Hey babe, it was good talking to you this morning. Sorry I've been such a "dog friend" (hanging head in shame!) Hope you are feeling better about your friend. God will do what is right. Love and prayers!

on the Rock said...

You're in my prayers - pain is a rough place to be. About the Saturday night services, I too wonder if that would be a good move to find a service my husband and I would enjoy. But like you it'd probably take me awhile getting used to it.

Susan said...

It's so easy to wrestle with just what happens when a person makes the choice to end his or her life. I think each person is different and God certainly knows their hearts. I think many people "opt out of life" in many ways...and it does grieve God's heart...but it doesn't change His love.

I would love going on Saturday nights too...but since dh is our pastor....we have to go on Sundays. Who knows what might happen in the future?

Just know that I am praying for you as you continue to deal with this loss.

Blessings!!

Anonymous said...

When we first moved to this small town, there were about 4 teenagers that took their lives all in that summer. It's so hard. My friends boyfriend committed suicide on her front lawn in highschool, it was so sad for all of us. Too many times it's over situations that could be controlled...it's such a waiste you know? It makes me sad thinking of it. Sorry you've had to go through it with friends.

On another note: I would loooove to sleep in on Sunday morning!
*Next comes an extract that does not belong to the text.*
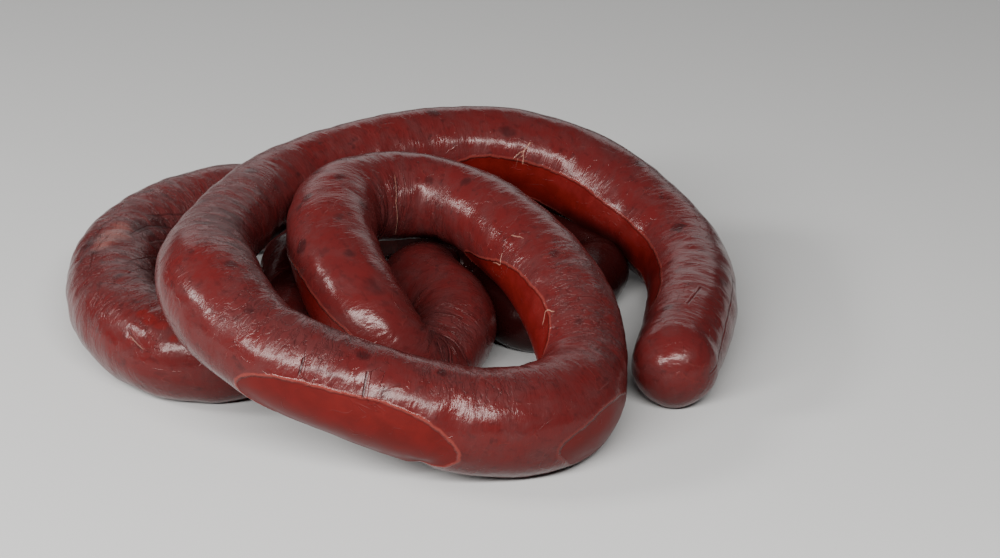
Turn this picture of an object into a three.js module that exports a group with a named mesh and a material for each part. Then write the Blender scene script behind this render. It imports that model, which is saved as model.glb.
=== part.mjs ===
// One long blood sausage in a single casing, laid down as a loose double coil.
// Millimetres, +Z up, the underside on z = 0 and the middle of the footprint over the origin.
import * as THREE from 'three'

// Overall sizes
const SECTIONS = 196 // cross-sections from one end to the other
const SIDES = 20 // corners of one cross-section
const CAP_RINGS = 5 // rings that close each rounded end
const SETTLE = 1.0 // how far the soft casing settles flat where it rests
const TOUCH_GAP = 0.35 // air left where two turns press on each other
const NEAR_LENGTH = 44 // sections closer than this along the casing belong to one bend
const SAME_BEND = 0.3 // and their headings agree at least this much (cosine)
const BEND_FILL = 0.86 // share of a bend's radius that its inner side may fill
const FLAT_DEPTH = 1.3 // depth of the flats left by earlier packing
const FLAT_FADE = 0.22 // part of a route step over which a flat fades out
const LINE_SAMPLES = 4000 // samples that measure the length of the middle line
const PRESS_SAMPLES = 3 // middles tested against each other for every cross-section
const PRESS_MARGIN = 3 // turns farther apart than this do not press on each other
const FACING_TURN = 0.05 // cosine below which a direction looks past another turn
const FACING_BEND = 0.02 // and past another section of the same bend
const FACING_FLAT = 0.5 // and past a pressed flat
const CASING_COLOUR = 0x4b191c

// The route of the middle line, from the free end at the right to the tucked end at the left.
// Each step: right, back, lift of the underside off the table, radius of the casing there.
const OUTER_TURN = [
  [113, -42, 0, 17.5], // free end, lying on the table
  [122, 0, 0, 19],
  [123, 54, 3, 19], // starts to climb
  [100, 97, 10, 21.5],
  [77, 111, 22, 21],
  [43, 112, 36, 18.5], // over the lower turn at the back
  [3, 102, 39, 18],
  [-49, 67, 37, 17.5],
  [-73, -1, 38, 17],
  [-68, -66, 38, 21], // over the lower turn at the left
  [-47, -96, 31, 18.5],
  [-10, -108, 18, 19], // comes down along the front
  [29, -108, 5, 20],
  [53, -101, 0, 21]
]
const INNER_TURN = [
  [69, -86, 0, 20.5], // front right corner, on the table
  [75, -63, 5, 18],
  [71, -30, 15, 19.5],
  [54, 8, 27, 18.5],
  [24, 45, 36, 17.5], // over the short limb in the middle
  [-4, 47, 37, 19],
  [-23, 31, 39, 19],
  [-26, -6, 36, 18.5],
  [-12, -44, 21, 19],
  [2, -50, 5, 18],
  [14, -40, 0, 15.5] // tight fold at the front of the middle
]
const LOWER_TURN = [
  [24, -6, 2, 18], // short limb in the middle
  [9, 27, 4, 18.5], // pressed under the inner turn
  [20, 47, 0, 16],
  [38, 42, 0, 15],
  [46, 20, 0, 14.5],
  [58, 9, 0, 13.5], // turns back under the inner turn
  [70, 18, 0, 14],
  [75, 36, 0, 15],
  [83, 54, 0, 15],
  [86, 68, 0, 14], // doubles back at the right
  [71, 85, 0, 14.5],
  [50, 101, 0, 16],
  [12, 114, 0, 18.5],
  [-27, 118, 0, 19.5],
  [-82, 114, 4, 20.5],
  [-120, 70, 2, 20.5],
  [-121, 20, 0, 20.5], // bulges out at the left
  [-106, -16, 0, 20],
  [-87, -35, 0, 19.5],
  [-66, -36, 0, 18.5],
  [-48, -18, 0, 17.5], // turns in under the upper turns
  [-43, 10, 0, 18],
  [-43, 38, 0, 18],
  [-46, 58, 0, 17] // tucked end
]
const ROUTE = [...OUTER_TURN, ...INNER_TURN, ...LOWER_TURN]

// Pressed flats: first and last route step, and the way they face round the casing in degrees,
// where 0 is the outer side of the coil, 90 the top and 180 the inner side.
const PRESSED_FLATS = [
  { from: 1.6, to: 5.6, facing: 205 },
  { from: 10.1, to: 12.5, facing: -32 },
  { from: 13.7, to: 14.4, facing: -25 },
  { from: 15.2, to: 17.6, facing: 188 },
  { from: 21.2, to: 22.7, facing: -18 }
]

const UP = new THREE.Vector3(0, 0, 1)

// Smooth value through the route's radii at a fractional step.
function radiusAt(step) {
  const last = ROUTE.length - 1
  const i = Math.min(Math.floor(step), last - 1)
  const t = step - i
  const pick = (k) => ROUTE[Math.max(0, Math.min(last, k))][3]
  const [a, b, c, d] = [pick(i - 1), pick(i), pick(i + 1), pick(i + 2)]
  const slopeB = (c - a) / 2
  const slopeC = (d - b) / 2
  const bend = 3 * (c - b) - 2 * slopeB - slopeC
  const twist = slopeB + slopeC - 2 * (c - b)
  return b + slopeB * t + bend * t * t + twist * t * t * t
}

// Cross-sections at even distances along the middle line.
function layOutSections(count) {
  const middles = ROUTE.map(([x, y, lift, radius]) => new THREE.Vector3(x, y, lift + radius - SETTLE))
  const line = new THREE.CatmullRomCurve3(middles, false, 'centripetal')
  line.arcLengthDivisions = LINE_SAMPLES
  const length = line.getLength()
  const sections = []
  for (let k = 0; k <= count; k++) {
    const t = line.getUtoTmapping(k / count)
    const ahead = line.getTangent(t)
    const out = new THREE.Vector3().crossVectors(ahead, UP).normalize()
    const up = new THREE.Vector3().crossVectors(out, ahead)
    const step = t * (ROUTE.length - 1)
    const middle = line.getPoint(t)
    const along = (length * k) / count
    sections.push({ middle, ahead, out, up, step, along, radius: radiusAt(step) })
  }
  return sections
}

// Sections of the same bend, which the casing may not fold into.
function inSameBend(section, other) {
  const apart = Math.abs(other.along - section.along)
  return apart <= NEAR_LENGTH && other.ahead.dot(section.ahead) >= SAME_BEND
}

// Limit set on a direction by the plane of another section in the same bend.
function bendLimit(section, other, direction) {
  const travel = Math.sign(other.along - section.along)
  const toward = travel * direction.dot(other.ahead)
  if (travel === 0 || toward < FACING_BEND) {
    return Infinity
  }
  const room = travel * other.middle.clone().sub(section.middle).dot(other.ahead)
  return (BEND_FILL * room) / toward
}

// Limit set on a direction by another turn that presses against this one.
function touchLimit(section, other, direction) {
  const toOther = other.middle.clone().sub(section.middle)
  const distance = toOther.length()
  const facing = direction.dot(toOther) / distance
  if (facing < FACING_TURN) {
    return Infinity
  }
  const wall = (distance ** 2 + section.radius ** 2 - other.radius ** 2) / (2 * distance)
  return (wall - TOUCH_GAP / 2) / facing
}

// How far the casing reaches from the middle of a section in one direction.
function reach(section, direction, angle, neighbours) {
  let limit = section.radius
  for (const flat of PRESSED_FLATS) {
    const inside = Math.min(section.step - flat.from, flat.to - section.step)
    const fade = THREE.MathUtils.smoothstep(inside, 0, FLAT_FADE)
    const off = Math.cos(angle - THREE.MathUtils.degToRad(flat.facing))
    if (fade > 0 && off > FACING_FLAT) {
      limit = Math.min(limit, (section.radius - FLAT_DEPTH * fade) / off)
    }
  }
  for (const other of neighbours) {
    const rule = inSameBend(section, other) ? bendLimit : touchLimit
    limit = Math.min(limit, rule(section, other, direction))
  }
  return limit
}

// The closed skin: rings of corners along the line, with a rounded cap at each end.
function makeCasing() {
  const sections = layOutSections(SECTIONS)
  const fine = layOutSections(SECTIONS * PRESS_SAMPLES)
  const corners = []
  const addRing = (section, share, push) => {
    const neighbours = fine.filter((other) => {
      return other.middle.distanceTo(section.middle) < section.radius + other.radius + PRESS_MARGIN
    })
    for (let j = 0; j < SIDES; j++) {
      const angle = (2 * Math.PI * (j + 0.5)) / SIDES
      const direction = section.out.clone().multiplyScalar(Math.cos(angle))
      direction.addScaledVector(section.up, Math.sin(angle))
      const corner = section.middle.clone().addScaledVector(section.ahead, push)
      corner.addScaledVector(direction, share * reach(section, direction, angle, neighbours))
      corner.z = Math.max(0, corner.z)
      corners.push(corner)
    }
  }
  const first = sections[0]
  const last = sections[SECTIONS]
  for (let k = 1; k <= CAP_RINGS; k++) {
    const turn = (Math.PI / 2) * (k / (CAP_RINGS + 1))
    addRing(first, Math.sin(turn), -first.radius * Math.cos(turn))
  }
  sections.forEach((section) => addRing(section, 1, 0))
  for (let k = CAP_RINGS; k >= 1; k--) {
    const turn = (Math.PI / 2) * (k / (CAP_RINGS + 1))
    addRing(last, Math.sin(turn), last.radius * Math.cos(turn))
  }
  const rings = corners.length / SIDES
  const startPole = corners.length
  const endPole = startPole + 1
  corners.push(first.middle.clone().addScaledVector(first.ahead, -first.radius))
  corners.push(last.middle.clone().addScaledVector(last.ahead, last.radius))

  const faces = []
  for (let j = 0; j < SIDES; j++) {
    const next = (j + 1) % SIDES
    for (let k = 0; k < rings - 1; k++) {
      const a = k * SIDES + j
      const b = k * SIDES + next
      const c = a + SIDES
      const d = b + SIDES
      faces.push(a, d, b, a, c, d)
    }
    const tail = (rings - 1) * SIDES
    faces.push(startPole, j, next)
    faces.push(endPole, tail + next, tail + j)
  }
  const skin = new THREE.BufferGeometry()
  skin.setAttribute('position', new THREE.Float32BufferAttribute(corners.flatMap((p) => p.toArray()), 3))
  skin.setIndex(faces)
  return skin
}

// Stand the coil with the middle of its footprint over the origin.
function centreFootprint(skin) {
  skin.computeBoundingBox()
  const middle = skin.boundingBox.getCenter(new THREE.Vector3())
  skin.translate(-middle.x, -middle.y, 0)
  skin.computeVertexNormals()
  return skin
}

const casing = new THREE.MeshStandardMaterial({ color: CASING_COLOUR, roughness: 0.38, metalness: 0 })
const sausage = new THREE.Mesh(centreFootprint(makeCasing()), casing)
sausage.name = 'sausage'

const part = new THREE.Group()
part.name = 'coiled_sausage'
part.add(sausage)

export default part
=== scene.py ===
# %% [markdown]
# # One long blood sausage in a loose double coil
#
# The real object is a single blood sausage: almost 1.7 metres of thin natural casing, filled with a
# dark, soft mix. It was packed tight against others, which left smooth red flats with a pale rim, and
# was then laid down in a coil whose upper turns lie on the lower one. This script loads the packed
# model as a fixed frame, makes the casing again with a fine skin, and gives it its finish.

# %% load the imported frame
import math

import bpy
import numpy as np
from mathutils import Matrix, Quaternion, Vector, noise


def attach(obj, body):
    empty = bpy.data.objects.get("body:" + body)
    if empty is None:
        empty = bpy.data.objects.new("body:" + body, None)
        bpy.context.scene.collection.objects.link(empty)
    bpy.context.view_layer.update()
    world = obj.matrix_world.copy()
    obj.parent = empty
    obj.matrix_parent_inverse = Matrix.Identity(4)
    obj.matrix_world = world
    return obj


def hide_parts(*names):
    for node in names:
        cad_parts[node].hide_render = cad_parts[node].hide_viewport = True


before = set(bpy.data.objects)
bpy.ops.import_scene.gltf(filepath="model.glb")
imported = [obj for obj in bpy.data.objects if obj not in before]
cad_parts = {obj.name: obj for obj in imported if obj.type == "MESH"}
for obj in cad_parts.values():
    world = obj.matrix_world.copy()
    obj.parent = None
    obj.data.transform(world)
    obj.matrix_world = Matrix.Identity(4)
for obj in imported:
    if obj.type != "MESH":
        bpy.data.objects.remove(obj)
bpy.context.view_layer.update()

MM = 0.001

# %% [markdown]
# ## Camera
#
# The camera comes first, because everything is judged through it. A circle that lies flat is seen as
# an ellipse, and how narrow the ellipse is tells how high the eye was: 22.7 degrees above the table,
# straight from the front, about a metre away. A long lens keeps the near and far turns almost the
# same size.

# %% camera
AIM = Vector((42.97, 80.47, 0.0)) * MM
EYE_DISTANCE = 1.071
EYE_RISE = math.radians(22.7)

back = Vector((0.0, -math.cos(EYE_RISE), math.sin(EYE_RISE)))
eye = AIM + back * EYE_DISTANCE
bpy.ops.object.camera_add(location=eye, rotation=(math.pi / 2 - EYE_RISE, 0.0, 0.0))
camera = bpy.context.object
camera.name = "table_camera"
camera.data.lens = 85.0
camera.data.sensor_width = 36.0
bpy.context.scene.camera = camera
print("eye, mm:", [round(v / MM) for v in eye])

# %% [markdown]
# ## Route of the middle line
#
# A coil is easiest to describe as a route, the way one would lay it down by hand: from the free end at
# the right, up over the back, down along the front, round the inner turn, and then under itself to the
# tucked end at the left. Each row gives a place on the table, how far the underside is lifted there,
# and the radius of the casing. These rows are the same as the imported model's, so the skin made here
# lies where that one does. A curve object with a bevel could follow them too, but it can't press
# flat where two turns meet, so the sections are laid out in code.

# %% the route, in millimetres: right, back, lift, radius
OUTER_TURN = [
    (113, -42, 0, 17.5),  # free end, lying on the table
    (122, 0, 0, 19),
    (123, 54, 3, 19),  # starts to climb
    (100, 97, 10, 21.5),
    (77, 111, 22, 21),
    (43, 112, 36, 18.5),  # over the lower turn at the back
    (3, 102, 39, 18),
    (-49, 67, 37, 17.5),
    (-73, -1, 38, 17),
    (-68, -66, 38, 21),  # over the lower turn at the left
    (-47, -96, 31, 18.5),
    (-10, -108, 18, 19),  # comes down along the front
    (29, -108, 5, 20),
    (53, -101, 0, 21),
]
INNER_TURN = [
    (69, -86, 0, 20.5),  # front right corner, on the table
    (75, -63, 5, 18),
    (71, -30, 15, 19.5),
    (54, 8, 27, 18.5),
    (24, 45, 36, 17.5),  # over the short limb in the middle
    (-4, 47, 37, 19),
    (-23, 31, 39, 19),
    (-26, -6, 36, 18.5),
    (-12, -44, 21, 19),
    (2, -50, 5, 18),
    (14, -40, 0, 15.5),  # tight fold at the front of the middle
]
LOWER_TURN = [
    (24, -6, 2, 18),  # short limb in the middle
    (9, 27, 4, 18.5),  # pressed under the inner turn
    (20, 47, 0, 16),
    (38, 42, 0, 15),
    (46, 20, 0, 14.5),
    (58, 9, 0, 13.5),  # turns back under the inner turn
    (70, 18, 0, 14),
    (75, 36, 0, 15),
    (83, 54, 0, 15),
    (86, 68, 0, 14),  # doubles back at the right
    (71, 85, 0, 14.5),
    (50, 101, 0, 16),
    (12, 114, 0, 18.5),
    (-27, 118, 0, 19.5),
    (-82, 114, 4, 20.5),
    (-120, 70, 2, 20.5),
    (-121, 20, 0, 20.5),  # bulges out at the left
    (-106, -16, 0, 20),
    (-87, -35, 0, 19.5),
    (-66, -36, 0, 18.5),
    (-48, -18, 0, 17.5),  # turns in under the upper turns
    (-43, 10, 0, 18),
    (-43, 38, 0, 18),
    (-46, 58, 0, 17),  # tucked end
]
ROUTE = np.array(OUTER_TURN + INNER_TURN + LOWER_TURN, float) * MM
SETTLE = 1.0 * MM  # how far the soft casing settles flat on the table
FOOTPRINT_SHIFT = np.array([0.199, -5.052, 0.0]) * MM  # puts the footprint's middle over the origin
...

I have to go to Sunday morning service (BORING) and Sunday evening service (GOOD, this is the one hub preaches at). Sunday's are very busy for us!!

Anonymous said...

P.S. I've talked with my 9 year old about this in the past. I said "I just want you to know, that whatever is going on, it's not ever worth killing yourself." she just looked at me like I was crazy. I've also talked to her about smoking, drinking(alcoholism runs in my family), and homosexuality. heehee.